Da Ucrânia com Amor: o viveiro de histórias


Na área de serviço espanhola um grupo de jovens joga à bola. Estão felizes. Percebe-se que vão de férias de Páscoa. Falam alto. Riem e gesticulam. Um pontapé mal dado pela falta de jeito faz o “esférico” voar nas alturas. Vai cair bem longe das pernas desajeitadas. Uma criança recebe o presente vindo do céu. O jovem espanhol corre e num tom meigo diz – Pasa! A criança ucraniana remata com a força que o seu pequeno corpo permite. O jovem galga para junto do seu grupo. A criança agarra-se às pernas da mãe.

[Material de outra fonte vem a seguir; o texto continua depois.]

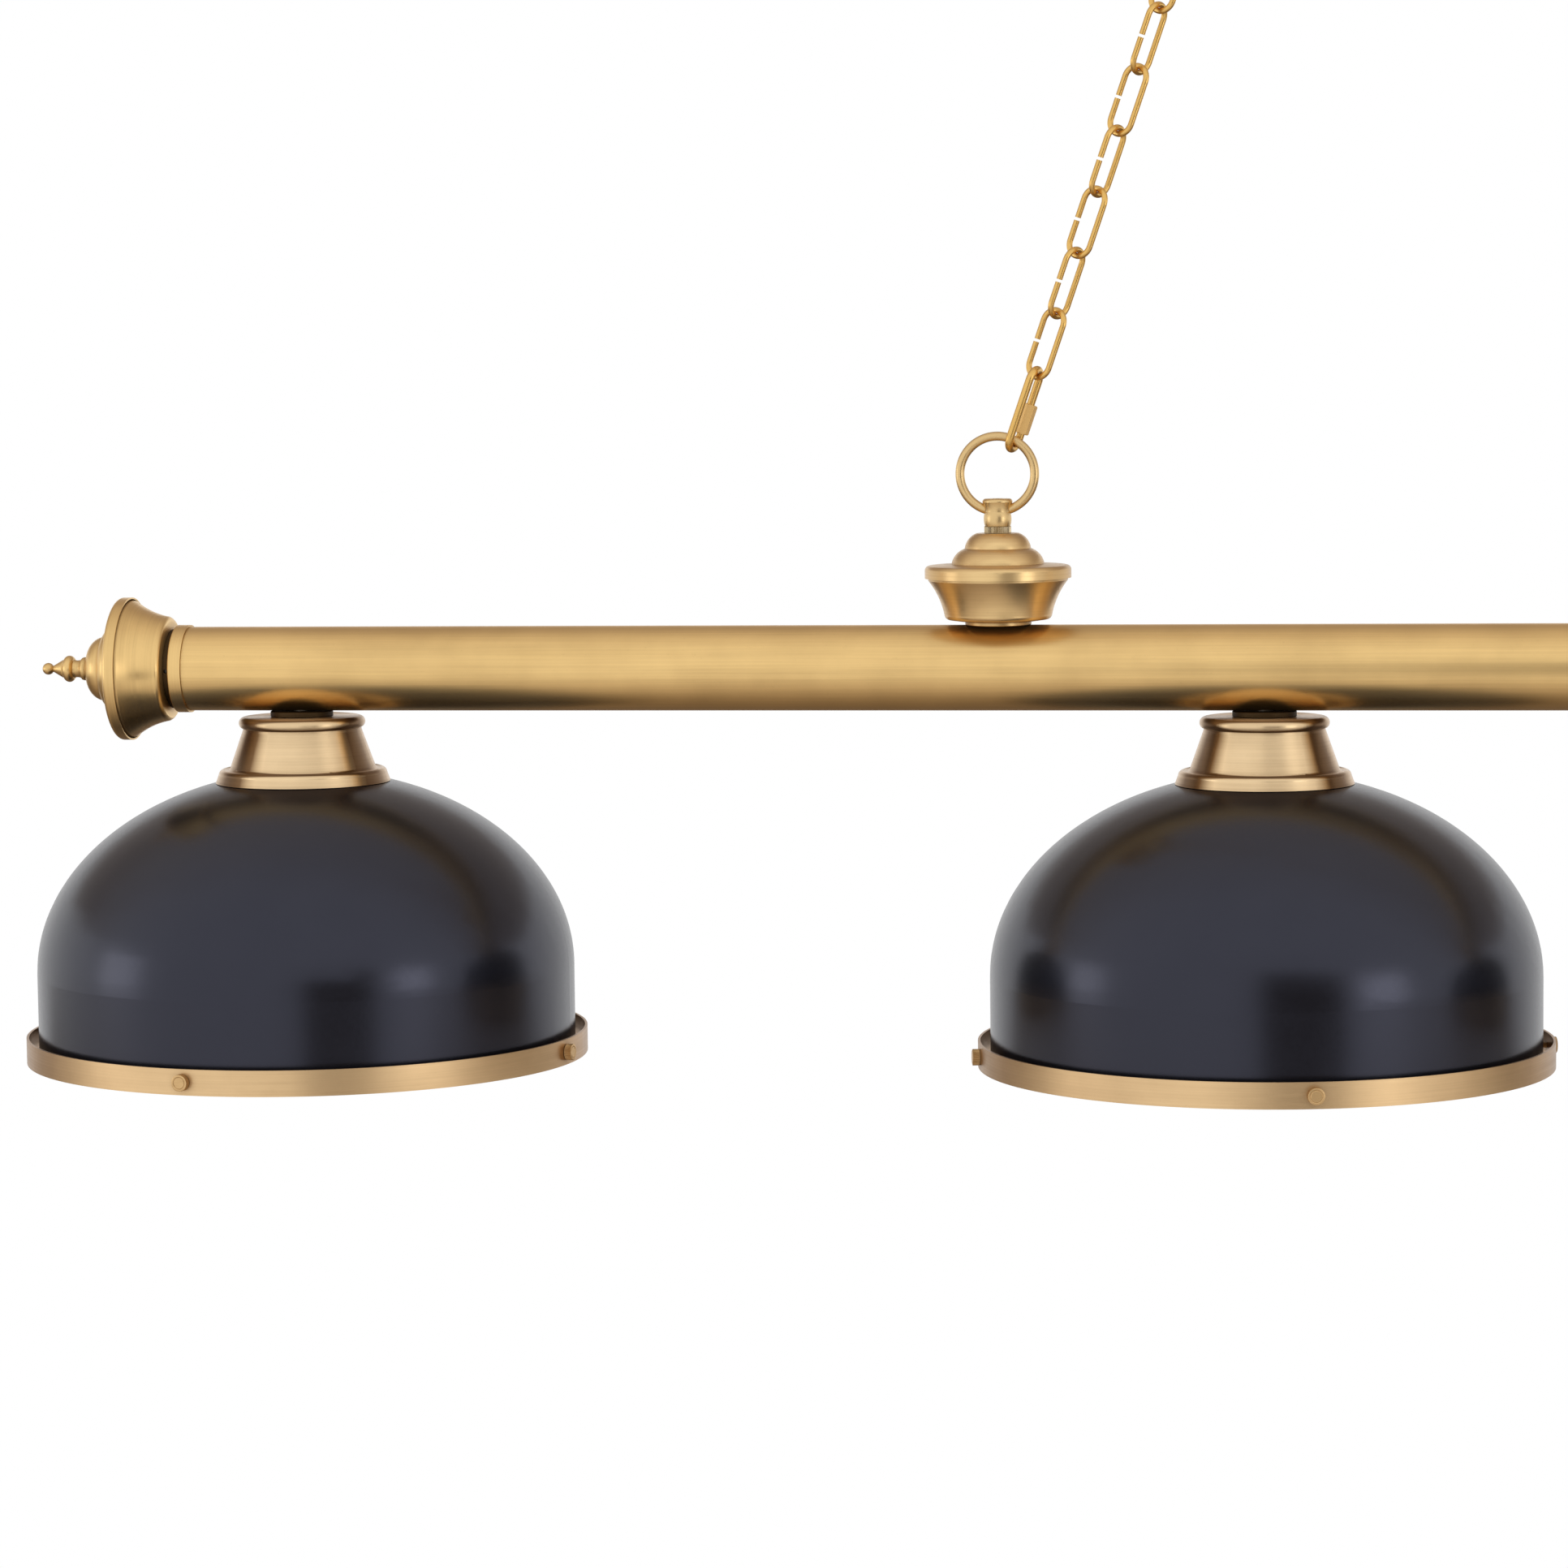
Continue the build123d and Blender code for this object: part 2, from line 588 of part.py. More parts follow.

Aproveitando uma sombra, vi naquela bola uma grande metáfora. A solidariedade dos povos. O entendimento dos humanos. Seria fácil se fosse sempre assim. Mas naquele alcatrão manchado de combustível, Coca-Cola e migalhas de pão, magoado pelo rodado dos grandes camiões e afagado pelos milhões de veraneantes, há um transporte especial. Uma espécie de viveiro de histórias recentes. Histórias tristes que sempre sangrarão.

Foto
Viagem de autocarro de Portugal à Ucrânia ADRIANO MIRANDA / PUBLICO

Já em Espanha, esticam o corpo. Dão felicidade aos músculos e aos ossos. A viagem será longa. Começou em Portugal e terminará na Ucrânia. Dizem os mapas que são três mil e quatrocentos quilómetros. Um autocarro de mulheres ucranianas. Os homens estão no país. Uns a combater outros à espera. Eu, o Camilo Soldado e o João Miranda sentimos as dores nos músculos e nos ossos. Os quilómetros não perdoam. Somos sementes no viveiro.

Com dez anos e de olhos verdes, faz do corredor do autocarro o seu passeio. Diz a sua camisola – We are the future.